Knight Capital Group Inc. posted a 35% drop in first-quarter profits on lower revenues and a loss from discontinued operations, falling short of analysts estimates.
Knight Capital Group Inc. posted a 35% drop in first-quarter profits on lower revenues and a loss from discontinued operations, falling short of analysts estimates.
The Jersey City, N.J.-based financial services firm posted net income of $31.9 million, or 31 cents per share, down from $49.1 million, or 47 cents per share in the year-ago period.
Revenues for the quarter slid 13% to $241.7 million, compared to $277.2 million during the first quarter of 2006.
Analysts surveyed by Thomson Financial forecasted earnings of 33 cents per share.
The results adversely affected by a $1.3 million, or penny per share, loss from discontinued operations due to a regulatory charge related to Knight Financial Products LLC, which the company sold to Citigroup Inc. in 2004.

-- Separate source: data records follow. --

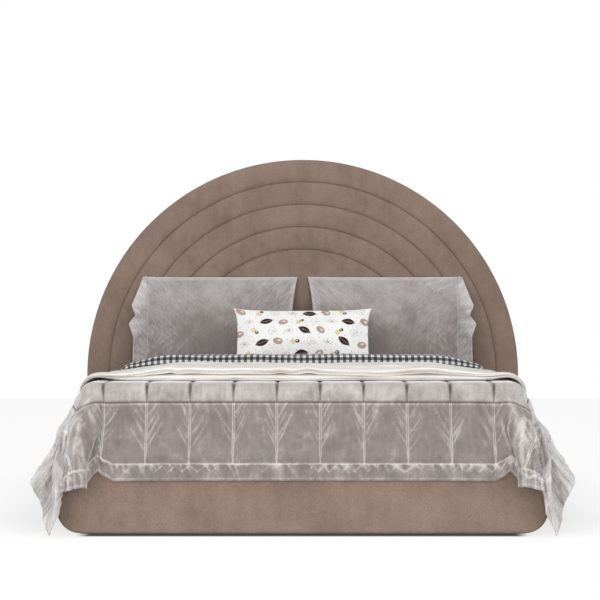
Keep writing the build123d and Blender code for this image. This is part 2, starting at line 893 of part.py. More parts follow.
def cushion(width, height, thickness, pull):
    levels = zip(crown_level_shares, crown_size_shares)
    faces = [cushion_outline(width, height, pull, size, level * thickness / 2) for level, size in levels]
    half = loft(faces)
    return half + mirror(half, about=Plane.XY)


def leaning(x, y, z, lean):
    turn = math.radians(lean)
    return Plane(origin=(x, y, z), x_dir=(1, 0, 0), z_dir=(0, -math.cos(turn), math.sin(turn)))


pillow_width = 720.0
pillow_height = 500.0
pillow_thickness = 170.0
pillow_pull = 26.0
pillow_lean = 30.0
pillow_gap = 17.0
case_end = 80.0
case_sheet = 12.0
case_corner_shares = ((-1.0, 0.94), (-0.55, 1.0), (-0.2, 0.8), (0.15, 0.98), (0.55, 0.78), (0.97, 0.9))


# The loose end of the pillowcase, past the filling, with a wavy outer edge
def case_end_sheet():
    inner = pillow_width / 2 - case_end
    start = pillow_width / 2
    half = pillow_height / 2 - pillow_pull / 2
    rim = [(start + case_end * out, half * up) for up, out in case_corner_shares]
    points = [(inner, -half), *rim, (inner, half), (inner, -half)]
    return Pos(0, 0, -case_sheet / 2) * extrude(make_face(Polyline(*points)), case_sheet)


# Moves a shape straight down or up until its lowest point is at a height
def rested(shape, height):
    return Pos(0, 0, height - shape.bounding_box().min.Z) * shape


def make_pillows():
    body = cushion(pillow_width, pillow_height, pillow_thickness, pillow_pull) + case_end_sheet()
    x = pillow_gap + pillow_width / 2
    right = leaning(x, 0, 0, pillow_lean) * one_solid(body)
    back = headboard_front - soft_touch - right.bounding_box().max.Y
    right = rested(Pos(0, back, 0) * right, sheet_top + soft_touch)
    save("pillow_right", right)
    save("pillow_left", mirrored(right))


lumbar_width = 640.0
lumbar_height = 330.0
lumbar_thickness = 130.0
lumbar_pull = 14.0
lumbar_lean = 25.0
lumbar_setback = 347.0


def make_lumbar_cushion():
    body = cushion(lumbar_width, lumbar_height, lumbar_thickness, lumbar_pull)
    leaned = leaning(0, headboard_front - lumbar_setback, 0, lumbar_lean) * one_solid(body)
    save("lumbar_cushion", rested(leaned, sheet_top + soft_touch))


os.makedirs("parts", exist_ok=True)
make_foot_panel()
make_side_rails()
make_posts()
make_head_rail()
make_cleats()
make_beam()
make_legs()
make_slats()
make_mattress()
make_headboard_pads()
make_headboard_frame()
make_mounting()
make_glides()
make_quilt()
make_gingham_sheet()
make_blanket()
make_pillows()
make_lumbar_cushion()
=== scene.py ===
import json
import math

import bmesh
import bpy
import numpy as np
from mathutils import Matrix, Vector


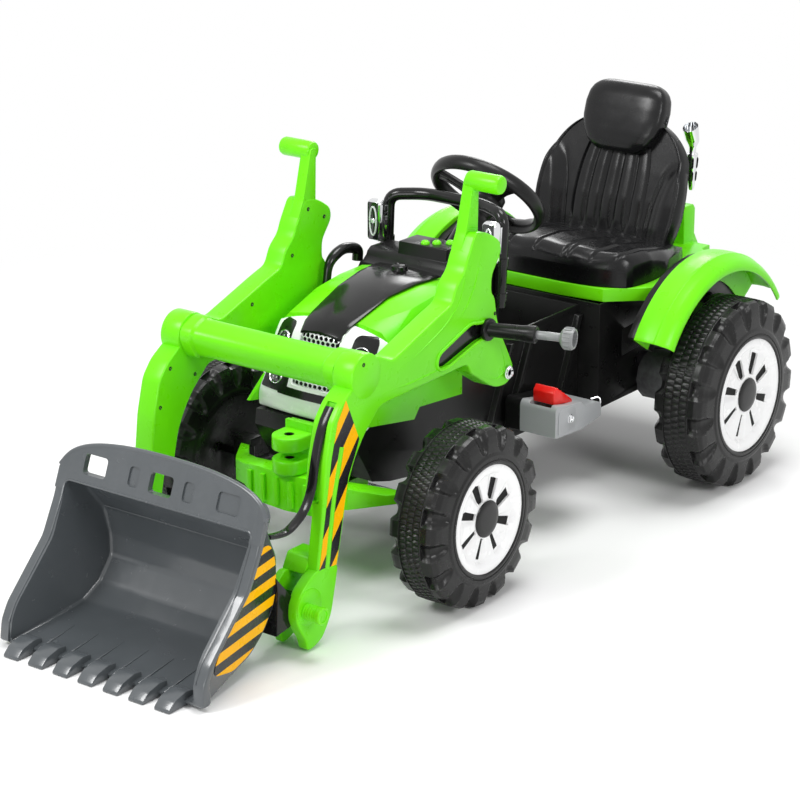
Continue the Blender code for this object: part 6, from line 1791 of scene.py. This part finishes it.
@dataclass
class Studio:
    """A pale floor, the camera, and soft lamps, each a name, a place, a size in metres and watts."""

    camera_at: tuple = (2.3559, -3.1195, 1.5639)
    camera_turn: tuple = (70.95, 0.0, 37.03)
    lens: float = 121.86
    sensor: float = 36.0
    aim: tuple = (0.0, -0.05, 0.2)
    floor_half: float = 14.0
    floor_drop: float = 0.0004
    floor_level: float = 0.94
    floor_fade: Pair = (0.75, 1.7)
    world_light: float = 0.36
    lamps: tuple = (
        ("key", (-1.2, -2.6, 3.0), 1.3, 70.0), ("top", (0.3, 0.5, 3.4), 1.7, 66.0),
        ("front", (0.5, -3.7, 0.9), 1.3, 22.0), ("fill", (3.0, -1.0, 2.0), 1.1, 36.0),
        ("rim", (-1.4, 2.8, 2.2), 1.2, 26.0))

    @staticmethod
    def seen_white(tree: bpy.types.NodeTree) -> bpy.types.NodeSocket:
        """Whether a ray comes from the camera, through a window or off a shiny face, as a socket."""
        rays = tree.nodes.new("ShaderNodeLightPath").outputs
        through = math_node(tree, "MAXIMUM", rays["Is Camera Ray"], rays["Is Transmission Ray"])
        return math_node(tree, "MAXIMUM", through, rays["Is Glossy Ray"])

    def floor(self) -> None:
        """Makes the floor: matt and pale near the tractor, plain white further out."""
        bm = bmesh.new()
        bmesh.ops.create_grid(bm, x_segments=2, y_segments=2, size=self.floor_half)
        bmesh.ops.translate(bm, verts=bm.verts, vec=(0, 0, -self.floor_drop))
        mesh = bpy.data.meshes.new("studio_floor")
        bm.to_mesh(mesh)
        bm.free()
        material = bpy.data.materials.new("studio_floor_paint")
        material.use_nodes = True
        tree = material.node_tree
        tree.nodes.remove(tree.nodes["Principled BSDF"])
        away = tree.nodes.new("ShaderNodeVectorMath")
        away.operation = "LENGTH"
        feed(tree, away.inputs[0], object_place(tree))
        far = span_node(tree, away.outputs["Value"], *self.floor_fade)
        share = math_node(tree, "MULTIPLY", far, self.seen_white(tree))
        paint = tree.nodes.new("ShaderNodeBsdfDiffuse")
        paint.inputs["Color"].default_value = (*grey(self.floor_level), 1)
        white = tree.nodes.new("ShaderNodeEmission")
        mix = tree.nodes.new("ShaderNodeMixShader")
        for slot, socket in zip(mix.inputs, (share, paint.outputs[0], white.outputs[0])):
            feed(tree, slot, socket)
        feed(tree, tree.nodes["Material Output"].inputs["Surface"], mix.outputs[0])
        mesh.materials.append(material)
        floor = bpy.data.objects.new("studio_floor", mesh)
        bpy.context.scene.collection.objects.link(floor)

    def world(self) -> None:
        """Makes the surrounding light, seen as plain white."""
        world = bpy.data.worlds.new("studio")
        bpy.context.scene.world = world
        world.use_nodes = True
        tree = world.node_tree
        back = tree.nodes["Background"]
        back.inputs["Color"].default_value = (1, 1, 1, 1)
        level = span_node(tree, self.seen_white(tree), 0.0, 1.0, self.world_light)
        feed(tree, back.inputs["Strength"], level)

    def build(self) -> None:
        """Makes the floor, world, lamps and camera."""
        self.floor()
        self.world()
        for name, at, size, power in self.lamps:
            light = bpy.data.lights.new(f"{name}_softbox", "AREA")
            light.shape, light.size, light.energy = "DISK", size, power
            lamp = bpy.data.objects.new(f"{name}_softbox", light)
            lamp.location = at
            lamp.rotation_euler = (Vector(self.aim) - Vector(at)).to_track_quat("-Z", "Y").to_euler()
            bpy.context.scene.collection.objects.link(lamp)
        camera = bpy.data.objects.new("camera", bpy.data.cameras.new("camera"))
        camera.location = self.camera_at
        camera.rotation_euler = [math.radians(turn) for turn in self.camera_turn]
        camera.data.lens, camera.data.sensor_width = self.lens, self.sensor
        bpy.context.scene.collection.objects.link(camera)
        bpy.context.scene.camera = camera
        bpy.context.scene.view_settings.view_transform = "Standard"


def main() -> None:
    """Builds the studio and every sub-assembly in order."""
    logging.basicConfig(level=logging.INFO, format="%(message)s")
    Studio().build()
    RoadWheel(End.FRONT, axle_y=-0.131, axle_z=0.1352, radius=0.1352, rim_radius=0.0813, inner_x=0.193,
              outer_x=0.2845).build()
    RoadWheel(End.REAR, axle_y=0.525, axle_z=0.1534, radius=0.1534, rim_radius=0.0924, inner_x=0.233,
              outer_x=0.3315).build()
    for part in (Chassis(), Nose(), Cockpit(), Seat(), LoaderArms(), Bucket()):
        part.build()


if __name__ == "__main__":
    main()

Knight's asset management business, Deephaven Capital Management, generated $60.7 million in asset management fees, compared to $70.5 million in the first quarter of 2006.
Deephaven's assets under management reached $3.9 billion as of April 1, compared to $3.1 billion one year earlier.
"The overall trading environment was marked by a slight decrease in retail investing during the first three months, but the trend was offset by the presence of professional traders driving more volume," said Thomas M. Joyce, chairman and chief executive of Knight Capital, in a statement.
Last week, a NASD hearing panel issued $100,000 in fines against both Kenneth Pasternak, former chief executive of Knight Securities LP, and John Leighton, former head of the firm's institutional sales desk.